As a consequence of these short transition zones, an increase in the estimated C sand gas-initially-in-place (GIIP) for Maui has been justified. The concept of imbibition is also impacting on understanding of the deeper D and F sand reservoirs in the Maui Field.


SPE 21414 - Gas Saturation Monitoring In North Oman Reservoirs Using A Borehole Gravimeter
by S.J. Adams
Following partial implementation of gas/oil gravity drainage as the primary recovery process in the Natih Field, Petroleum Development Oman undertook a gas saturation monitoring campaign to determine its effectiveness. Evaluation based on thermal decay tool measurements produced secondary gas saturations lower than anticipated from material balance considerations.

It was reasoned that the limited depth of investigation of the nuclear tools may have been insufficient to sample formation representative of the reservoir. In order to resolve this uncertainty a number of wells were surveyed using the borehole gravimeter as a deep reading formation density tool. Comparison with original porosity measurements obtained using conventional devices enabled quantitative gas saturations to be evaluated. Confidence in the method was obtained by additionally running the tool across the same formation in a gas reservoir.

Results indicate that the gravimeter can be used to quantify gas saturations to within a 15% range. The gravimeter has proven effective in situations where conventional neutron and thermal decay gas monitoring tools are limited by their depth of investigation.
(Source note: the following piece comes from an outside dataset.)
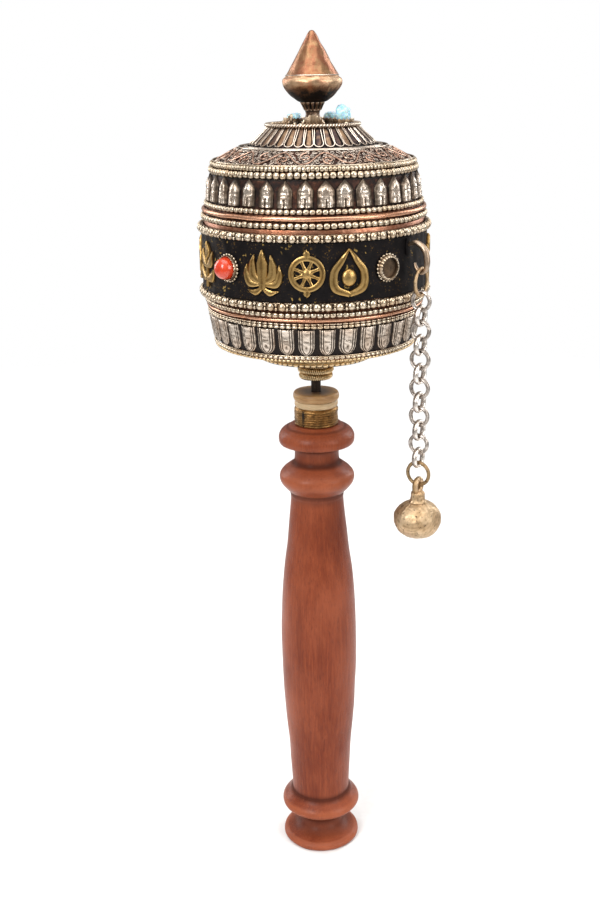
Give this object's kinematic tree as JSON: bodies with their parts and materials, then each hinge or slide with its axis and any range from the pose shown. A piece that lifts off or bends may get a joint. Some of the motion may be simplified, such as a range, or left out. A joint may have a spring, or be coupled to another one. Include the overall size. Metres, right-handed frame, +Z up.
{
  "type": "prayer wheel",
  "caption": "Hand-held prayer wheel: turned wooden handle, spinning lidded drum on a spindle, and a swinging chain with a brass weight.",
  "frame": {"origin": "middle of the handle's flat butt", "axes": "+Z up the spindle from the handle to the finial, -Y the front, +X to the right; the chain hangs at the front right"},
  "size_m": [0.0833, 0.0812, 0.311],
  "materials": {
    "wood": "turned hardwood, oiled, terracotta red, satin",
    "bone": "cream bone, smooth",
    "horn": "brown horn, smooth",
    "iron": "dark iron rod",
    "brass": "old brass, worn, dark in the hollows",
    "weight_brass": "cast brass, rubbed bright",
    "copper": "bare copper sheet, lightly tarnished",
    "white_metal": "silvered white metal, bright on the high points and black in the hollows",
    "chain_metal": "silvered wire, tarnished",
    "lacquer": "black lacquer with rubbed gilt specks",
    "coral": "polished orange coral",
    "turquoise": "pale rough turquoise",
    "paper": "rolled plain paper"
  },
  "bodies": {
    "handle": {"handle": "wood", "ferrule": "brass", "bone_washer": "bone", "horn_washer": "horn", "spindle": "iron"},
    "drum": {"drum_wall": "copper", "base_plate": "brass", "boss": "brass", "core_tube": "brass", "prayer_scroll": "paper", "painted_band": "lacquer", "lower_petal_band": "white_metal", "band_bead_ring_upper": "white_metal", "band_bead_ring_lower": "white_metal", "base_bead_ring_upper": "white_metal", "base_copper_wire": "copper", "base_bead_ring_lower": "white_metal", "base_rim_ring": "white_metal", "band_setting_1": "white_metal", "band_setting_2": "white_metal", "band_setting_3": "white_metal", "band_setting_4": "white_metal", "coral_1": "coral", "coral_3": "coral", "coral_4": "coral", "chain_staple": "brass"},
    "lid": {"lid_shell": "copper", "upper_petal_band": "white_metal", "filigree_panel": "white_metal", "lotus_panel": "brass", "crown_ring": "white_metal", "rim_braid_ring": "white_metal", "rim_bead_ring": "white_metal", "lid_bead_ring_upper": "white_metal", "lid_copper_wire": "copper", "lid_bead_ring_lower": "white_metal", "crown_settings": "white_metal", "turquoise_1": "turquoise", "turquoise_2": "turquoise", "turquoise_3": "turquoise"},
    "finial": {"finial_neck": "brass", "finial_bowl": "copper", "finial_cone": "copper"},
    "hook_ring": {"hook_ring": "weight_brass"},
    "chain_link_01": {"chain_link_01": "chain_metal"},
    "chain_link_02": {"chain_link_02": "chain_metal"},
    "chain_link_03": {"chain_link_03": "chain_metal"},
    "chain_link_04": {"chain_link_04": "chain_metal"},
    "chain_link_05": {"chain_link_05": "chain_metal"},
    "chain_link_06": {"chain_link_06": "chain_metal"},
    "chain_link_07": {"chain_link_07": "chain_metal"},
    "chain_link_08": {"chain_link_08": "chain_metal"},
    "chain_link_09": {"chain_link_09": "chain_metal"},
    "chain_link_10": {"chain_link_10": "chain_metal"},
    "chain_link_11": {"chain_link_11": "chain_metal"},
    "chain_link_12": {"chain_link_12": "chain_metal"},
    "weight_ring": {"weight_ring": "weight_brass"},
    "weight": {"weight": "weight_brass"}
  },
  "joints": [
    {"name": "drum_spin", "type": "hinge", "parent": "handle", "child": "drum", "pos_m": [0, 0, 0.23], "axis": [0, 0, 1], "continuous": true},
    {"name": "finial_lift", "type": "slide", "parent": "handle", "child": "finial", "axis": [0, 0, 1], "range_m": [0, 0.03]},
    {"name": "lid_lift", "type": "slide", "parent": "drum", "child": "lid", "axis": [0, 0, 1], "range_m": [0, 0.018]},
    {"name": "hook_ring_swing", "type": "hinge", "parent": "drum", "child": "hook_ring", "pos_m": [0.03457, -0.0285, 0.2349], "axis": [0.848, -0.5299, 0], "range_deg": [-25, 25]},
    {"name": "chain_link_01_swing", "type": "hinge", "parent": "hook_ring", "child": "chain_link_01", "pos_m": [0.03457, -0.0285, 0.22735], "axis": [-0.5299, -0.848, 0], "range_deg": [0, 90]},
    {"name": "chain_link_02_swing", "type": "hinge", "parent": "chain_link_01", "child": "chain_link_02", "pos_m": [0.03457, -0.0285, 0.22235], "axis": [0.848, -0.5299, 0], "range_deg": [-10, 10]},
    {"name": "chain_link_03_swing", "type": "hinge", "parent": "chain_link_02", "child": "chain_link_03", "pos_m": [0.03457, -0.0285, 0.2174], "axis": [-0.5299, -0.848, 0], "range_deg": [0, 12]},
    {"name": "chain_link_04_swing", "type": "hinge", "parent": "chain_link_03", "child": "chain_link_04", "pos_m": [0.03457, -0.0285, 0.21245], "axis": [0.848, -0.5299, 0], "range_deg": [-10, 10]},
    {"name": "chain_link_05_swing", "type": "hinge", "parent": "chain_link_04", "child": "chain_link_05", "pos_m": [0.03457, -0.0285, 0.2075], "axis": [-0.5299, -0.848, 0], "range_deg": [0, 12]},
    {"name": "chain_link_06_swing", "type": "hinge", "parent": "chain_link_05", "child": "chain_link_06", "pos_m": [0.03457, -0.0285, 0.20255], "axis": [0.848, -0.5299, 0], "range_deg": [-10, 10]},
    {"name": "chain_link_07_swing", "type": "hinge", "parent": "chain_link_06", "child": "chain_link_07", "pos_m": [0.03457, -0.0285, 0.1976], "axis": [-0.5299, -0.848, 0], "range_deg": [-6, 12]},
    {"name": "chain_link_08_swing", "type": "hinge", "parent": "chain_link_07", "child": "chain_link_08", "pos_m": [0.03457, -0.0285, 0.19265], "axis": [0.848, -0.5299, 0], "range_deg": [-10, 10]},
    {"name": "chain_link_09_swing", "type": "hinge", "parent": "chain_link_08", "child": "chain_link_09", "pos_m": [0.03457, -0.0285, 0.1877], "axis": [-0.5299, -0.848, 0], "range_deg": [-6, 12]},
    {"name": "chain_link_10_swing", "type": "hinge", "parent": "chain_link_09", "child": "chain_link_10", "pos_m": [0.03457, -0.0285, 0.18275], "axis": [0.848, -0.5299, 0], "range_deg": [-10, 10]},
    {"name": "chain_link_11_swing", "type": "hinge", "parent": "chain_link_10", "child": "chain_link_11", "pos_m": [0.03457, -0.0285, 0.1778], "axis": [-0.5299, -0.848, 0], "range_deg": [-6, 12]},
    {"name": "chain_link_12_swing", "type": "hinge", "parent": "chain_link_11", "child": "chain_link_12", "pos_m": [0.03457, -0.0285, 0.17285], "axis": [0.848, -0.5299, 0], "range_deg": [-10, 10]},
    {"name": "weight_ring_swing", "type": "hinge", "parent": "chain_link_12", "child": "weight_ring", "pos_m": [0.03457, -0.0285, 0.1679], "axis": [-0.5299, -0.848, 0], "range_deg": [-6, 12]},
    {"name": "weight_swing", "type": "hinge", "parent": "weight_ring", "child": "weight", "pos_m": [0.03457, -0.0285, 0.16125], "axis": [0.848, -0.5299, 0], "range_deg": [-25, 25]}
  ],
  "couplings": [
    {"joint": "lid_lift", "follows": "finial_lift", "ratio": 0.6}
  ]
}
The accuracy of the method is constrained by the control of distance between discrete gravity stations, the borehole and cable noise and the confidence with which the reservoir porosity is known. In low porosity systems the accuracy is degraded.

As a consequence of the higher gas saturations evaluated using the Borehole Gravimeter, implementation of full scale gas/oil gravity drainage in the Natih Field will continue.